I have been looking at certain collections of cardinals lately and am trying to figure out if they are sets or not.

Is it true, that if $P$ is some large cardinal property and there is some $\kappa_{\text{first}}$, for which this property holds, that the collection of cardinals $\mathcal{C} = \{\kappa \mid \kappa \text{ has not } P\}$ is a set? Can I argue that $\kappa_{\text{first}}$ must have greater cardinality than all elements of $\mathcal{C}$ and therefore contains $\mathcal{C}$ as a subset?
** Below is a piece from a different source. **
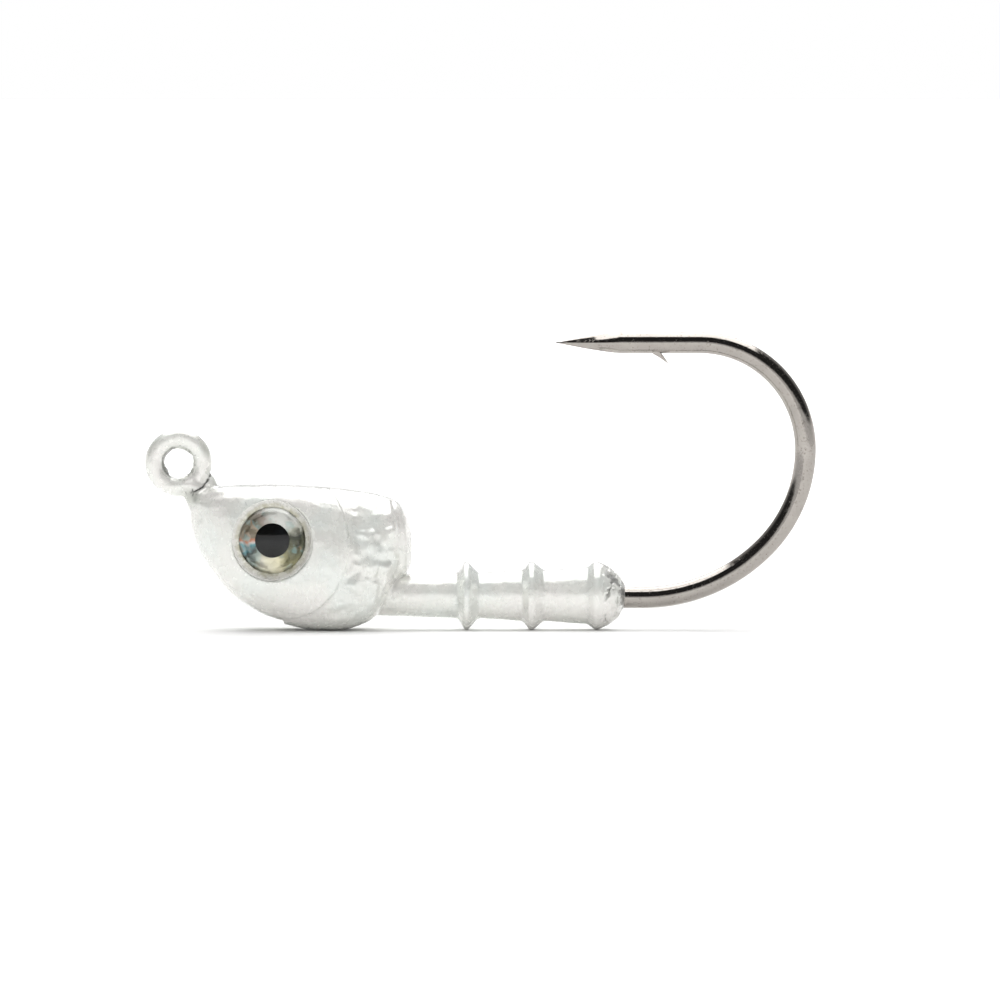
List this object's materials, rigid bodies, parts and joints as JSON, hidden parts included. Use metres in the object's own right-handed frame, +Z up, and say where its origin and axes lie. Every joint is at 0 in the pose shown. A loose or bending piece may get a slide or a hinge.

On the other hand, if I know that a collection of cardinals $\mathcal{D}$ contains cardinals of arbitrarily large cardinality, must $\mathcal{D}$ be a proper class? Is it sufficient to argue that if $\mathcal{D}$ was a set, then $\lambda = \sup{\mathcal{D}}^+$ would be a cardinal not in $\mathcal{D}$, but since $\mathcal{D}$ contains arbitrarily large cardinals, one of them would have cardinality greater than $\lambda$, which already yields a contradiction?

Answer 1

Tl;dr: A class of cardinals is a set iff it has an upper bound. The right-to-left direction follows from Separation applied to that upper bound, while the left-to-right direction is via the Burali-Forti paradox.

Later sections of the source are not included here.